Horizon Beach – June 8, 2005  (2)
Nevertheless, Mark felt very guilty every time. Not because of the tenth commandment — Mark was an atheist — but because he felt he was betraying the woman he loved. But he couldn’t help it: when his eyes were attracted by promising lips, a plunging neckline, or even a swaying walk, he felt a deep warmth fill his stomach. Then, because he was shy, because he was a faithful husband, he would avoid any close connection with the creature he had just been desiring. Yet he knew that later he would be unable to avoid recalling the recent encounter and imagining multiple love scenes with a woman who would not be Helen. Mark would always experience a deep feeling of guilt, but he knew it would be useless to swear that he would not be snared again: sooner or later another chance encounter would plunge him into another “disgrace”.
When he was younger, Mark had come to consider himself depraved, unable to resist his drives and therefore totally responsible for his lustful dreams. But when he was in his forties, and time had taken away most of his grandparents, he suddenly discovered an interest in the history of his ancestors. And among the things he learned, he thought he had found the source of his shortcomings. In fact, he discovered that some of his male ancestors, grandfathers and great-grandfathers, had been womanizers.

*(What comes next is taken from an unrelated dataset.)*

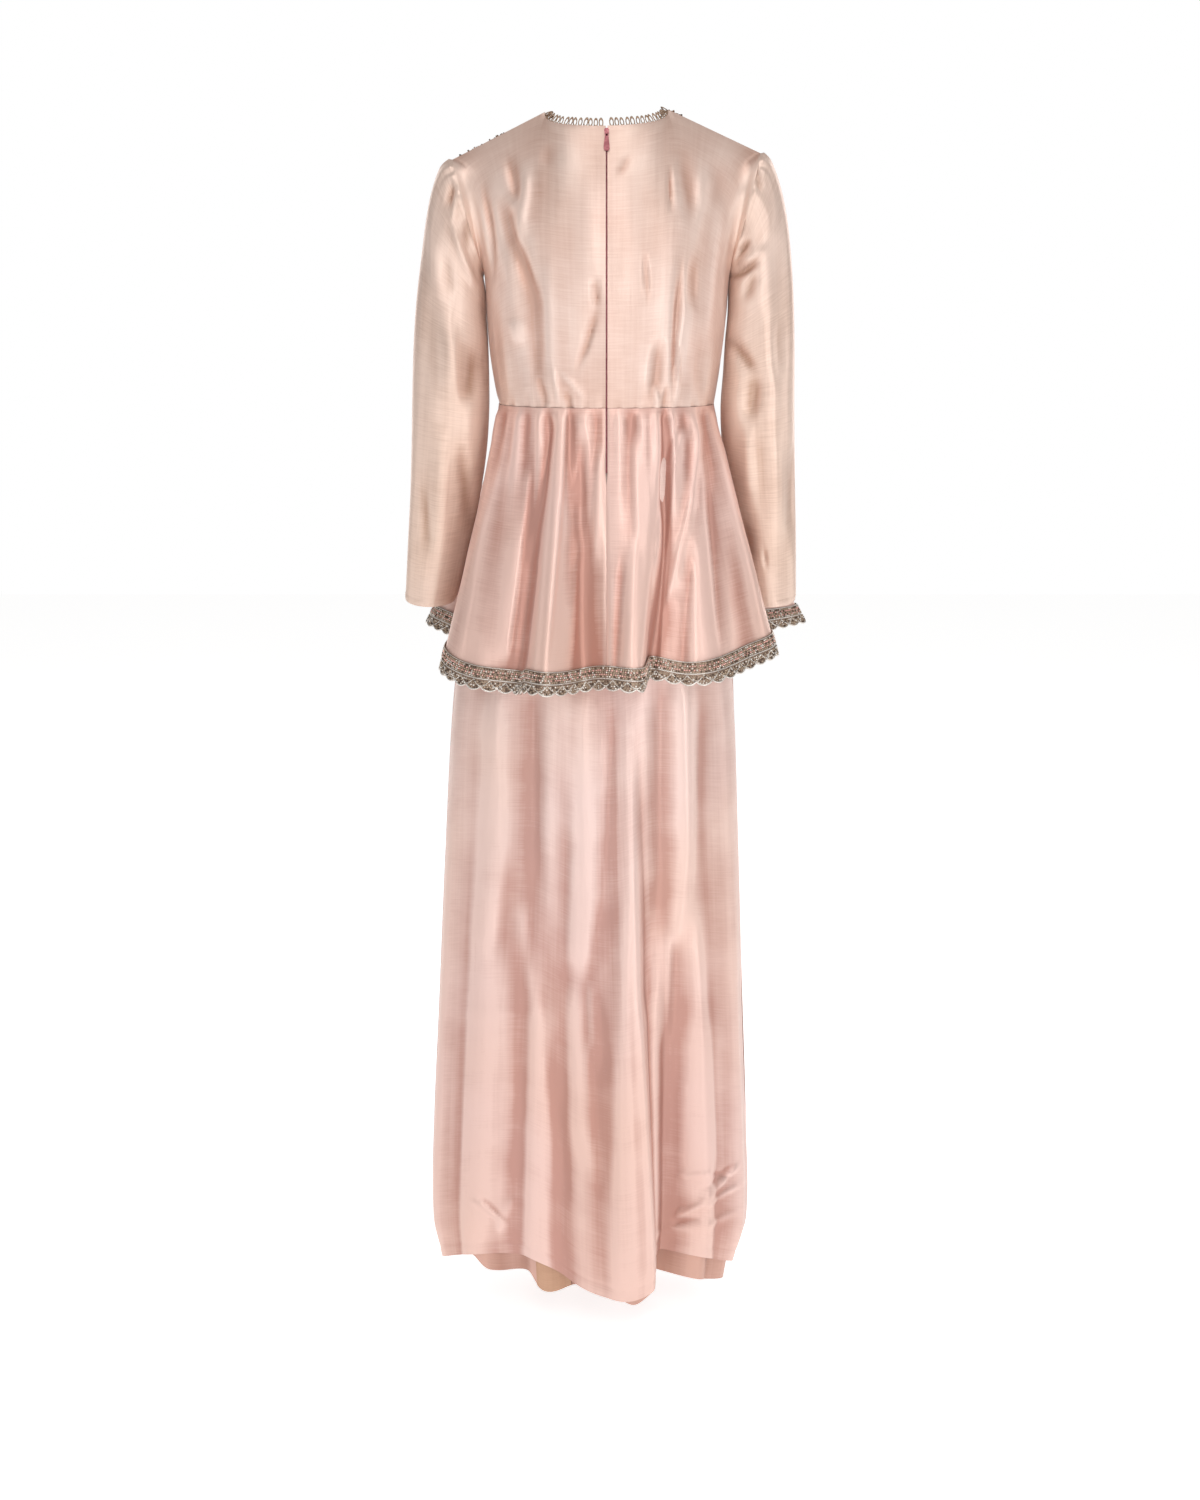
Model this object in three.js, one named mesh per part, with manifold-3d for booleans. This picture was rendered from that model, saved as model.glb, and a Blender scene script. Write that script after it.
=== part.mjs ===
// A back-zipped peplum top and a draped dhoti skirt, in silk, held in the hollow form of their wearer.
// Millimetres, +Z up. The origin is midway between the shoulder seams, where the wearer's shoulders
// carry the top. -Y is the wearer's back, where the zip is, and +X is the wearer's right.
//
// Every cloth piece is a thin wall on a grid of points. Angles run round the body from the back's
// centre line, in degrees: 0 is the back, 90 the wearer's right side, 180 the front, -90 the left side.
import * as THREE from "three";
import { mergeVertices } from "three/addons/utils/BufferGeometryUtils.js";
import Module from "manifold-3d";

// ---- driving dimensions ----
const CLOTH = 1.5; // wall of the silk, with its turned seams
const SEAM_GAP = 0.4; // between two pieces that are sewn edge to edge
const WAIST_Z = -302; // waist seam, where the peplum joins the bodice
const SIDE = 90; // angle of the side seams

const NECK = { halfWidth: 76, backY: -62, backZ: 37, sideY: -12, sideZ: 57, frontY: 74, frontZ: -42 };
const SHOULDER_TIP = { x: 191, z: 2.5 };
const UNDERARM = { x: 153, z: -140 };
const ARMHOLE_DEPTH = { back: 50, front: 44 };
const SHOULDER_TILT = 0.02; // the wearer's right shoulder stands a little higher

const LOOP = { pitch: 6.4, height: 10, notch: 4.5, thickness: 1.4, upright: 0.8 }; // cord loops round the neck
const TRIM = { above: 14, below: 12.5, scallop: 17, notch: 5, thickness: 1.4, gap: 0.8 };
const ZIP = { slit: 1.2, topZ: 35, endZ: -381, tapeWidth: 22, tapeThickness: 0.8, tapeGap: 0.6 };
const SLIDER = { bridgeZ: 26, length: 11, width: 6, plate: 1.4, bridgeWidth: 1.5, bridgeInner: 1.3, bridgeOuter: 2.3 };
const PULL = { length: 24, narrow: 4.6, wide: 7.4, thickness: 1.2, bar: 0.65, eyeWidth: 2.6, eyeLength: 3.4, clearance: 0.5 };

const WAISTBAND = { top: -292, bottom: -326, thickness: 2 };
const UNDERSKIRT = { inset: 2.1, hemInset: 9 };
const OVERLAP_LIFT = 4.2; // the front panel that lies over the other stands this far out

// ---- short tables ----
// Torso of the top: half width, and how far the back and the front stand from the middle.
const TORSO = [
  { z: -302, halfWidth: 136, back: 98, front: 98 },
  { z: -250, halfWidth: 144, back: 106, front: 110 },
  { z: -190, halfWidth: 150, back: 112, front: 126 },
  { z: -140, halfWidth: 152.5, back: 114, front: 121 },
  { z: -80, halfWidth: 158, back: 113, front: 109 },
  { z: -20, halfWidth: 160, back: 108, front: 97 },
  { z: 60, halfWidth: 160, back: 100, front: 86 },
];
const TORSO_ROUND = 2.3; // 2 is an ellipse, more is squarer

// Columns of a half bodice panel, from its centre line to its side seam.
const BODICE_COLUMNS = [
  { edge: "neck", cells: 4, from: 0, to: 30 },
  { edge: "shoulder", cells: 3, from: 30, to: 57 },
  { edge: "armhole", cells: 5, from: 57, to: 90 },
];
const BODICE_ROWS = 11;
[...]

In particular, the grandfather he had so admired for his free spirit was also a philanderer who had repeatedly caused his wife to suffer — at a time when divorce was not as common as now. Mark con-cluded that he had probably inherited some undesirable aspects of his male ancestors. But paradoxically, he was relieved: just as he considered the concept of original sin absurd, Mark felt no responsibility for the genes he bore.
And with regard to his own conduct, Mark was actually satisfied: if his ancestors had committed numerous infidelities, for his part he had remained true to one woman, whom he still loved. He was able to resist the drives aroused by his genes, the main consequence of these drives being only a great timidity in the presence of women, especially when they were attractive.
That week, Helen had planned a brief visit to her sister Pamela, who was living in San Francisco. On Monday morning, Mark took her to John Wayne Airport before driving back to open the bookshop that he would have to run alone for three days until Helen returned. He had just arrived at the store and was about to open the door when Helen called him on his cell phone:
“Mark, I'm still at the gate waiting for boarding and I'm calling because I forgot to remind you: today is the day when Karen is supposed to bring her soaps.”
“Oh, yes, I hadn’t even thought about it again. Should we give her the usual conditions?”
“Yes, ask her about the costumer price. Then you can enter that in our inventory with a forty percent commission for us... I’ll have to hang up now: they’ve started boarding.”
So we’ll also be selling bath soap!” This was the thought behind the smile that appeared on Mark’s face.
To sustain sales at Books For Everyone, their bookshop, Helen and Mark had had to start diversifying a long time ago. The store had gradually become a collection of bric-a-brac, where you could buy stationery, greeting cards, candy, toys, decorative items, or even locally manufactured cosmetics. And that day Karen Greenstone was going to add her scented soaps to the assortment of items offered for sale.